| Material |
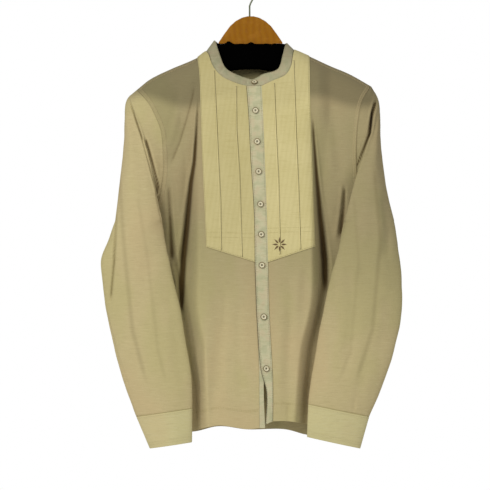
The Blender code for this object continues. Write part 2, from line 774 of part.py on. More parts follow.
def cutter(name, size, at):
    bpy.ops.mesh.primitive_cube_add(size=1, location=at * MM)
    box = bpy.context.object
    box.name = name
    box.data.transform(Matrix.Diagonal((size * MM).to_4d()))
    box.hide_render = True
    box.display_type = "WIRE"
    return box


def cut(obj, other):
    modifier = obj.modifiers.new("Cut", "BOOLEAN")
    modifier.operation = "DIFFERENCE"
    modifier.object = other


def make_wood(wood):
    """The neck board: a dome that rests on the pad, with a tenon below it and a bore for the hook."""
    right = [(-row["out"], row["down"]) for row in DOME]
    left = [(row["out"], row["down"]) for row in reversed(DOME)]
    tenon = [(TENON_HALF, WOOD_REST), (TENON_HALF, TENON_END)]
    tenon += [(-out, down) for out, down in reversed(tenon)]
    outline = right + left + tenon
    half = WOOD_THICK / 2
    points = [Vector((x, y, -down)) for y in (-half, half) for x, down in outline]
    count = len(outline)
    faces = [list(range(count)), list(reversed(range(count, 2 * count)))]
    faces += [[(i + 1) % count, i, i + count, (i + 1) % count + count] for i in range(count)]
    board = solid("hanger_wood", points, faces, wood)
    weights = board.data.attributes.new("bevel_weight_edge", "FLOAT", "EDGE")
    for edge in board.data.edges:
        a, b = (board.data.vertices[i].co for i in edge.vertices)
        over_pad = min(a.z, b.z) > -(WOOD_REST - 1) * MM
        weights.data[edge.index].value = 1.0 if over_pad and a.y == b.y else 0.0
    rounding = board.modifiers.new("Rounding", "BEVEL")
    rounding.width = WOOD_ROUNDING * MM
    rounding.segments = 2
    rounding.limit_method = "WEIGHT"
    radius = WIRE_RADIUS + SEAM_GAP
    bpy.ops.mesh.primitive_cylinder_add(vertices=16, radius=radius * MM, depth=BORE_DEPTH * MM)
    bore = bpy.context.object
    bore.name = "bore_cutter"
    bore.data.transform(Matrix.Translation(spot(STEM_X, STEM_END + SEAM_GAP - BORE_DEPTH / 2) * MM))
    bore.hide_render = True
    bore.display_type = "WIRE"
    cut(board, bore)


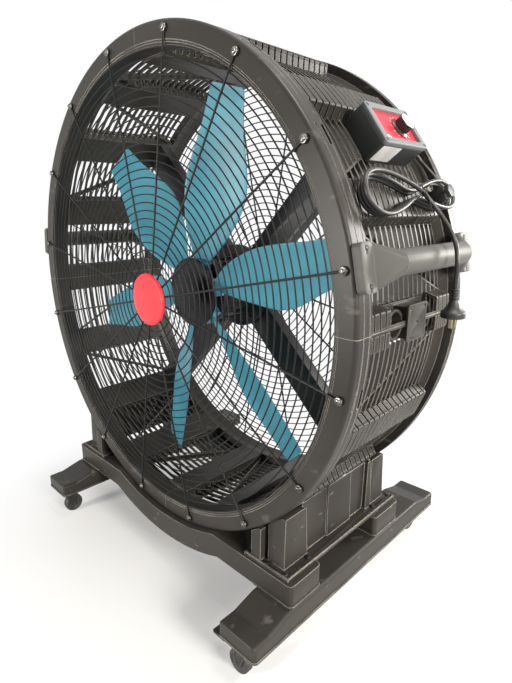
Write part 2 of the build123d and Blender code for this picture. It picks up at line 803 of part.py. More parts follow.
def bezel_screws():
    """Four countersunk screws in the bezel."""
    top = box_face_r - bezel_thickness
    screws = [rod((box_face_r - 2, box_middle_y + y, z), (box_face_r - 0.4, box_middle_y + y, z), 3.4)
              + rod((top - 10, box_middle_y + y, z), (box_face_r - 2, box_middle_y + y, z), 1.5)
              for y, z in bezel_screw_places()]
    return [at_angle(screw, box_angle) for screw in screws]


def control_panel():
    """The sunk panel plate in the bezel's window, with the hole for the knob's shaft."""
    base = box_face_r - bezel_thickness
    gap = 0.2
    plate = block(base, base + panel_thickness, box_middle_y - window_length / 2 + gap,
                  box_middle_y + window_length / 2 - gap, -window_width / 2 + gap,
                  window_width / 2 - gap)
    plate = fillet(plate.edges().filter_by(Axis.X), 6 - gap)
    return plate - rod(knob_at(base - 1), knob_at(base + panel_thickness + 1), knob_shaft_r + 0.5)


def knob_at(x):
    """A point on the knob's axis, in the control box's own frame."""
    return (x, box_middle_y + knob_offset, 0)


def knob_potentiometer():
    """The speed control under the panel, held by its flange against the panel's back."""
    base = box_face_r - bezel_thickness
    body = rod(knob_at(base - 17), knob_at(base), 11)
    return body - rod(knob_at(base - 12), knob_at(base + 1), knob_shaft_r + running_fit)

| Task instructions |
Return, word for word, every line from the top of the entries down to the line that holds "modifier.object = other", both included.

| Full response |
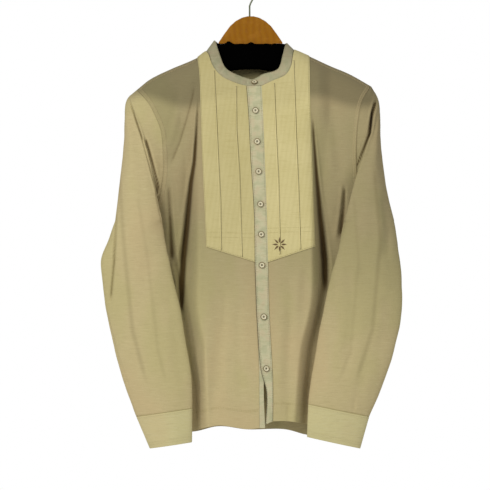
The Blender code for this object continues. Write part 2, from line 774 of part.py on. More parts follow.
def cutter(name, size, at):
    bpy.ops.mesh.primitive_cube_add(size=1, location=at * MM)
    box = bpy.context.object
    box.name = name
    box.data.transform(Matrix.Diagonal((size * MM).to_4d()))
    box.hide_render = True
    box.display_type = "WIRE"
    return box


def cut(obj, other):
    modifier = obj.modifiers.new("Cut", "BOOLEAN")
    modifier.operation = "DIFFERENCE"
    modifier.object = other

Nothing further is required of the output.